Carbon nanotube technology is quickly becoming a technological area that is making an impact on the field of microelectronic devices. As the term is used herein, “integrated circuit” includes devices such as those formed on monolithic semiconducting substrates, such as those formed of group IV materials like silicon or germanium, or group III-V compounds like gallium arsenide, or mixtures of such materials. The term includes all types of devices formed, such as memory and logic, and all designs of such devices, such as MOS and bipolar. The term also comprehends applications such as flat panel displays, solar cells, and charge coupled devices.
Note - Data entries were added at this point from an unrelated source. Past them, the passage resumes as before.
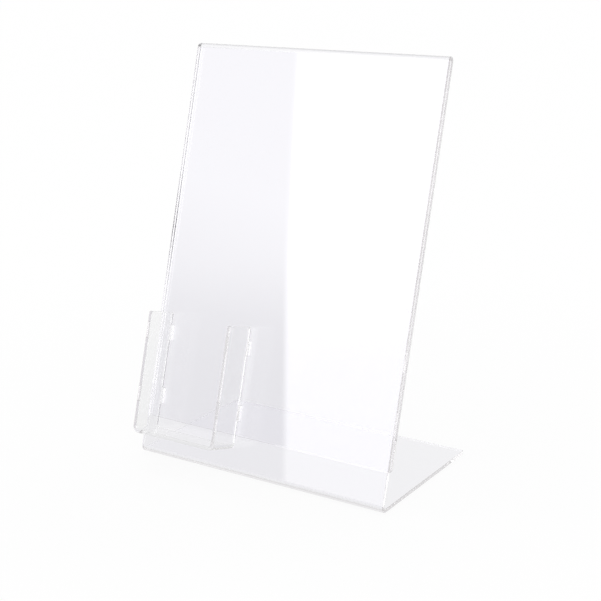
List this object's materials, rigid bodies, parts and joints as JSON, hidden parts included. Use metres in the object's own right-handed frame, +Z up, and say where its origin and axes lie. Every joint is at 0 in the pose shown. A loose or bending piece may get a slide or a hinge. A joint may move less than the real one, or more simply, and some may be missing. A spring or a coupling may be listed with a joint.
{
  "type": "sign holder",
  "caption": "Free-standing slanted holder of clear acrylic: a sheet folded into base, leaning face and rear flap for a portrait sign, with a small open tray on the face.",
  "frame": {"origin": "on the table, under the middle of the holder's bounding box", "axes": "+X across the face to the reader's right, +Y to the back, +Z up; the face looks to -Y and leans back"},
  "size_m": [0.216, 0.1492, 0.3079],
  "materials": {
    "clear_sheet": "clear cast acrylic with polished faces and edges",
    "clear_tray": "clear cast acrylic with polished faces and edges"
  },
  "bodies": {
    "root": {"sign_sheet": "clear_sheet", "pocket_tray": "clear_tray"}
  },
  "joints": []
}
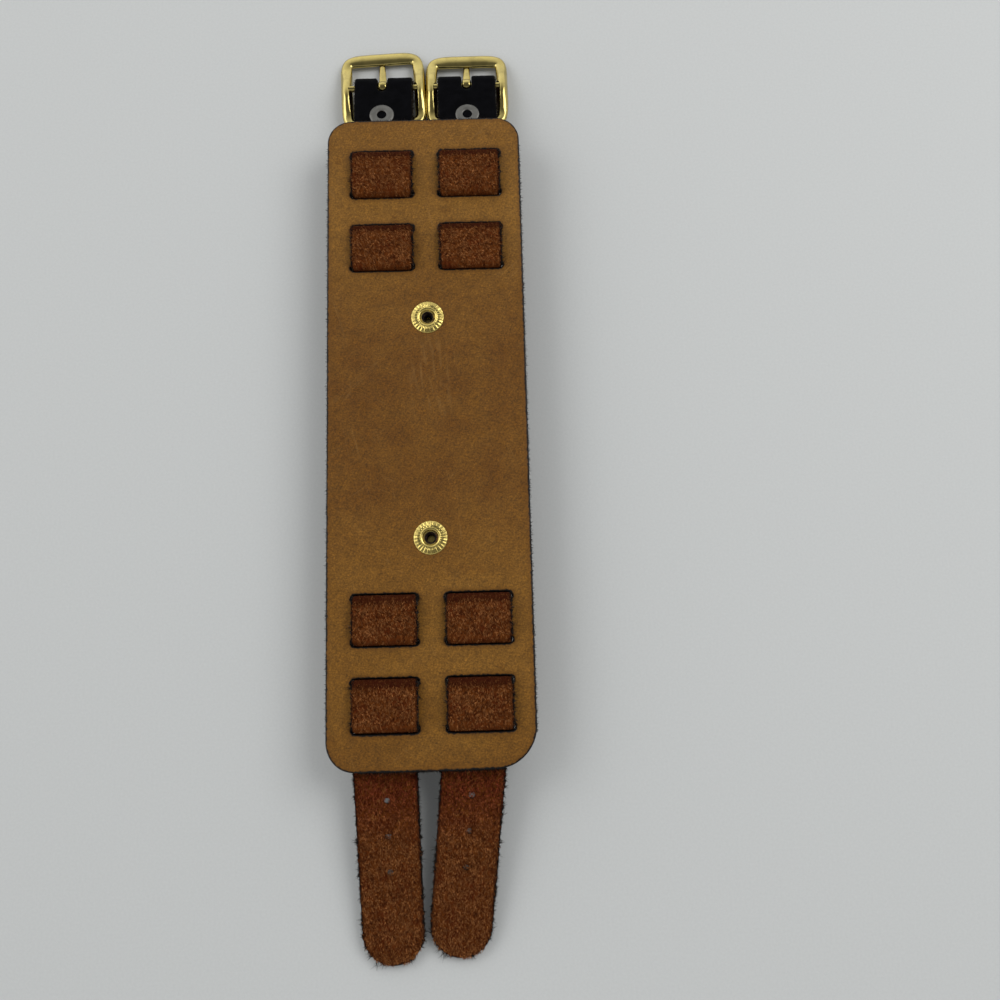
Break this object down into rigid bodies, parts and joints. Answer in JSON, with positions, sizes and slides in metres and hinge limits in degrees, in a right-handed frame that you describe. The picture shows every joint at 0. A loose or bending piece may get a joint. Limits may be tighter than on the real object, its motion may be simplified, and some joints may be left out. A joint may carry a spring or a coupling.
{
  "type": "leather cuff watch",
  "caption": "Wide leather cuff with two woven buckled straps and a slim hand-wound watch held on its front by leather tabs with press snaps.",
  "frame": {"origin": "centre of the crystal's outer face, on the plane the watch lies on", "axes": "+Z from the dial towards the wrist, +Y along the cuff towards the buckles at 12 o'clock, +X away from the crown"},
  "size_m": [0.0508, 0.24, 0.0136],
  "materials": {
    "cuff_leather": "natural tan grain, skin side, dyed black edges",
    "strap_leather": "red-brown suede on one side, black grain on the other",
    "tab_leather": "tan",
    "buckle_brass": "polished, lightly scratched",
    "snap_brass": "pressed, satin",
    "rivet_nickel": "dull nickel plate",
    "case_steel": "brushed flanks, polished edges",
    "pin_steel": "turned",
    "crystal_glass": "clear",
    "gasket_rubber": "matte black",
    "dial_paint": "matte cream, applied steel markers",
    "hand_steel": "black",
    "movement_brass": "plain brass",
    "movement_steel": "rhodium-like grey"
  },
  "bodies": {
    "cuff": {"cuff_base": "cuff_leather", "left_strap": "strap_leather", "right_strap": "strap_leather", "left_fold_rivet": "rivet_nickel", "right_fold_rivet": "rivet_nickel", "upper_snap_post": "snap_brass", "lower_snap_post": "snap_brass", "upper_snap_stud": "snap_brass", "lower_snap_stud": "snap_brass"},
    "left_buckle": {"left_buckle_frame": "buckle_brass"},
    "right_buckle": {"right_buckle_frame": "buckle_brass"},
    "left_prong": {"left_buckle_prong": "buckle_brass"},
    "right_prong": {"right_buckle_prong": "buckle_brass"},
    "upper_tab": {"upper_watch_tab": "tab_leather", "upper_snap_socket": "snap_brass", "upper_snap_cap": "snap_brass"},
    "watch": {"watch_case": "case_steel", "bezel": "case_steel", "crystal": "crystal_glass", "crystal_gasket": "gasket_rubber", "dial": "dial_paint", "main_plate": "movement_steel", "train_bridge": "movement_steel", "balance_cock": "movement_steel", "case_back": "case_steel", "case_back_gasket": "gasket_rubber", "upper_spring_bar": "pin_steel", "lower_spring_bar": "pin_steel"},
    "lower_tab": {"lower_watch_tab": "tab_leather", "lower_snap_socket": "snap_brass", "lower_snap_cap": "snap_brass"},
    "minute_arbor": {"centre_arbor": "movement_steel", "minute_hand": "hand_steel"},
    "hour_arbor": {"hour_wheel": "movement_brass", "hour_hand": "hand_steel"},
    "minute_wheel_body": {"minute_wheel": "movement_brass"},
    "barrel_body": {"mainspring_barrel": "movement_brass"},
    "balance_body": {"balance_wheel": "movement_brass"},
    "stem": {"winding_stem": "pin_steel"},
    "crown_body": {"crown": "case_steel"}
  },
  "joints": [
    {"name": "watch_lift", "type": "slide", "parent": "cuff", "child": "upper_tab", "axis": [0, 0, -1], "range_m": [0, 0.012]},
    {"name": "watch_swing", "type": "hinge", "parent": "upper_tab", "child": "watch", "pos_m": [0, 0.0203, 0.00578], "axis": [1, 0, 0], "range_deg": [0, 75]},
    {"name": "lower_tab_swing", "type": "hinge", "parent": "watch", "child": "lower_tab", "pos_m": [0, -0.0203, 0.00578], "axis": [1, 0, 0], "range_deg": [0, 75]},
    {"name": "stem_pull", "type": "slide", "parent": "watch", "child": "stem", "axis": [-1, 0, 0], "range_m": [0, 0.0012]},
    {"name": "crown_turn", "type": "hinge", "parent": "stem", "child": "crown_body", "pos_m": [-0.0195, 0, 0.00373], "axis": [-1, 0, 0], "continuous": true},
    {"name": "minute_turn", "type": "hinge", "parent": "watch", "child": "minute_arbor", "pos_m": [0, 0, 0.003], "axis": [0, 0, 1], "continuous": true},
    {"name": "hour_turn", "type": "hinge", "parent": "watch", "child": "hour_arbor", "pos_m": [0, 0, 0.003], "axis": [0, 0, 1], "continuous": true},
    {"name": "minute_wheel_turn", "type": "hinge", "parent": "watch", "child": "minute_wheel_body", "pos_m": [0, 0.004, 0.003], "axis": [0, 0, 1], "continuous": true},
    {"name": "barrel_turn", "type": "hinge", "parent": "watch", "child": "barrel_body", "pos_m": [0, -0.007, 0.0048], "axis": [0, 0, 1], "continuous": true},
    {"name": "balance_swing", "type": "hinge", "parent": "watch", "child": "balance_body", "pos_m": [0.0041, 0.0071, 0.0048], "axis": [0, 0, 1], "range_deg": [-135, 135]},
    {"name": "left_buckle_tilt", "type": "hinge", "parent": "cuff", "child": "left_buckle", "pos_m": [-0.0115, 0.09805, 0.00436], "axis": [1, 0, 0], "range_deg": [0, 60]},
    {"name": "left_prong_lift", "type": "hinge", "parent": "left_buckle", "child": "left_prong", "pos_m": [-0.0115, 0.09805, 0.00436], "axis": [1, 0, 0], "range_deg": [-85, 0]},
    {"name": "right_buckle_tilt", "type": "hinge", "parent": "cuff", "child": "right_buckle", "pos_m": [0.0115, 0.09805, 0.00436], "axis": [1, 0, 0], "range_deg": [0, 60]},
    {"name": "right_prong_lift", "type": "hinge", "parent": "right_buckle", "child": "right_prong", "pos_m": [0.0115, 0.09805, 0.00436], "axis": [1, 0, 0], "range_deg": [-85, 0]}
  ],
  "couplings": [
    {"joint": "hour_turn", "follows": "minute_turn", "ratio": 0.083333},
    {"joint": "minute_wheel_turn", "follows": "minute_turn", "ratio": -0.33333},
    {"joint": "barrel_turn", "follows": "minute_turn", "ratio": -0.16667}
  ]
}
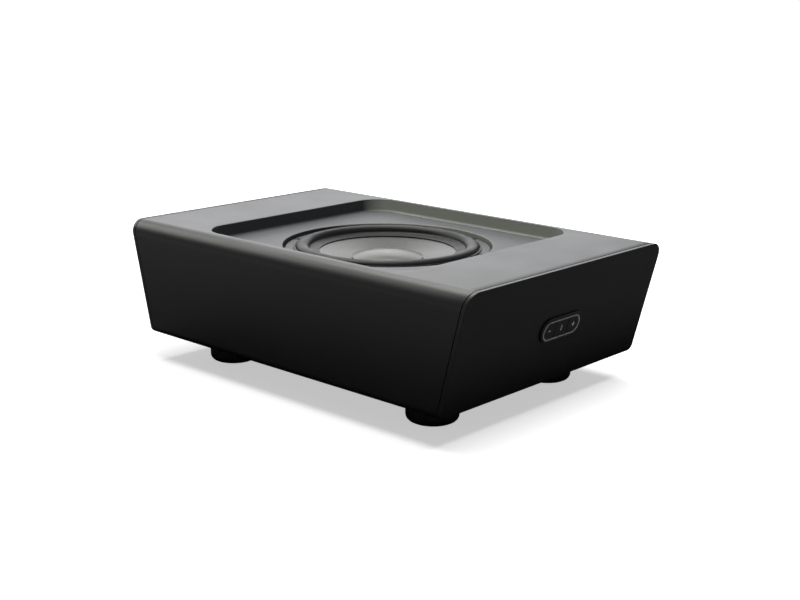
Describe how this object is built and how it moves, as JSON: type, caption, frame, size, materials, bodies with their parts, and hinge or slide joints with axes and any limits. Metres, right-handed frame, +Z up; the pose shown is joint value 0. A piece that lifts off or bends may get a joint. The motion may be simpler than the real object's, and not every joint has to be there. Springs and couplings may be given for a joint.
{
  "type": "subwoofer",
  "caption": "Low, wide powered subwoofer: rounded black cabinet with inward-leaning ends, an up-firing woofer in a recessed top, side keys and round rubber feet.",
  "frame": {"origin": "centre of the bounding box at floor level, under the middle of the cabinet", "axes": "+X along the cabinet's length towards the end with the keys, -Y towards the front, +Z up"},
  "size_m": [0.455, 0.296, 0.1443],
  "materials": {
    "cabinet_lacquer": "satin black lacquer over fibreboard",
    "fibreboard": "raw medium-density fibreboard",
    "closed_cell_foam": null,
    "moulded_abs": "black moulded ABS, fine satin texture",
    "light_guide": "translucent grey light guide",
    "key_silicone": "moulded silicone",
    "circuit_board": "solder-masked glass-fibre board",
    "foot_rubber": "moulded hard rubber",
    "plated_steel": "zinc-plated steel",
    "basket_steel": "black powder-coated steel",
    "screw_steel": "black zinc-plated steel",
    "surround_rubber": "butyl rubber",
    "cone_aluminium": "grey anodised, spun brushed aluminium",
    "coil_aluminium": "thin aluminium foil tube",
    "copper_winding": null,
    "spider_cloth": "phenolic-impregnated woven cloth",
    "ferrite": null,
    "plate_aluminium": "black anodised aluminium",
    "transformer_steel": "laminated steel core",
    "capacitor_sleeve": "shrink-sleeved can"
  },
  "bodies": {
    "cabinet_body": {"cabinet_sleeve": "cabinet_lacquer", "end_panel_left": "cabinet_lacquer", "end_panel_right": "cabinet_lacquer", "brace_left": "fibreboard", "brace_right": "fibreboard", "end_gasket_left": "closed_cell_foam", "end_gasket_right": "closed_cell_foam", "woofer_gasket": "closed_cell_foam", "control_bezel": "moulded_abs", "key_board_cover": "moulded_abs", "mains_inlet": "moulded_abs", "line_in_socket": "moulded_abs", "light_ring": "light_guide", "key_mat": "key_silicone", "key_board": "circuit_board", "amplifier_board": "circuit_board", "terminal_strip": "circuit_board", "foot_front_left": "foot_rubber", "foot_front_right": "foot_rubber", "foot_rear_left": "foot_rubber", "foot_rear_right": "foot_rubber", "foot_screw_front_left": "plated_steel", "foot_screw_front_right": "plated_steel", "foot_screw_rear_left": "plated_steel", "foot_screw_rear_right": "plated_steel", "woofer_basket": "basket_steel", "top_plate": "basket_steel", "back_plate": "basket_steel", "woofer_screw_1": "screw_steel", "woofer_screw_2": "screw_steel", "woofer_screw_3": "screw_steel", "woofer_screw_4": "screw_steel", "woofer_screw_5": "screw_steel", "woofer_screw_6": "screw_steel", "woofer_screw_7": "screw_steel", "woofer_screw_8": "screw_steel", "rear_screw_1": "screw_steel", "rear_screw_2": "screw_steel", "rear_screw_3": "screw_steel", "rear_screw_4": "screw_steel", "surround": "surround_rubber", "spider": "spider_cloth", "magnet": "ferrite", "rear_plate": "plate_aluminium", "heat_sink": "plate_aluminium", "transformer": "transformer_steel", "capacitor_1": "capacitor_sleeve", "capacitor_2": "capacitor_sleeve"},
    "cone_body": {"cone": "cone_aluminium", "dust_cap": "cone_aluminium", "voice_coil_former": "coil_aluminium", "voice_coil": "copper_winding"},
    "minus_key_body": {"minus_key": "moulded_abs"},
    "power_key_body": {"power_key": "moulded_abs"},
    "plus_key_body": {"plus_key": "moulded_abs"}
  },
  "joints": [
    {"name": "cone_excursion", "type": "slide", "parent": "cabinet_body", "child": "cone_body", "axis": [0, 0, 1], "range_m": [-0.006, 0.006], "stiffness_N_per_m": 3000, "deforming": ["surround", "spider"]},
    {"name": "minus_key_press", "type": "slide", "parent": "cabinet_body", "child": "minus_key_body", "axis": [-0.9694, 0, 0.2455], "range_m": [0, 0.0007], "stiffness_N_per_m": 2000},
    {"name": "power_key_press", "type": "slide", "parent": "cabinet_body", "child": "power_key_body", "axis": [-0.9694, 0, 0.2455], "range_m": [0, 0.0007], "stiffness_N_per_m": 2000},
    {"name": "plus_key_press", "type": "slide", "parent": "cabinet_body", "child": "plus_key_body", "axis": [-0.9694, 0, 0.2455], "range_m": [0, 0.0007], "stiffness_N_per_m": 2000}
  ]
}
Single-wall carbon nanotubes are quasi one-dimensional nanowires, which exhibit either metallic or semiconducting properties, depending upon their chirality and radius. Single-wall nanotubes have been demonstrated as both semiconducting layers in thin film transistors as well as metallic interconnects between metal layers.
One technology uses carbon nanotubes as an electromechanical switch for non-volatile memory devices, where the nanotubes are spin-deposited over a patterned substrate surface. The nanotubes 12 lay over trenches 14 between a first electrode 16 and a second electrode 18 of an integrated circuit 10, as depicted in FIG. 1. The device 20 is switched on by applying a bias to the second electrode 18, and switched off by removing the bias to the second electrode 18, and applying a bias to the first electrode 16.
A two-terminal switching device 20 can be made by over-lapping a metal layer over a nanotube layer 12, as depicted in FIG. 2, where the metal layer is segmented into a first electrode 16 and a second electrode 18. By applying a voltage to the nanotube layer 18, a nanoscale space or cavity 14 is melted between the overlapping portions of the nanotube layer 12 and the second electrode 18, which cavity 14 becomes the switching region for the switch 20. The cavity 14 allows the distal end of the nanotube layer 12 to move freely to perform switching function.
In this method, however, the formation of the cavity 14 is not a controlled process. For example, the variation in the density of the carbon nanotube layer under the second electrode 18 can by itself lead to a wide variation in the various sizes of the cavities 14 that are formed in integrated circuits from across a substrate. Because the height of the cavity 14 determines the switching voltage of the device 20, the switching characteristics can therefore vary greatly across the substrate. Furthermore, there is no limitation in the amount of the metal that forms the second electrode 18 that can be consumed during the melting process. Continued operation of the switch 20 may result in a total consumption of the second electrode 18, and thus reduce the operation lifetime of the switch 20.
What is needed, therefore, are alternate designs for nanotube switch structures, and alternate methods for the fabrication thereof.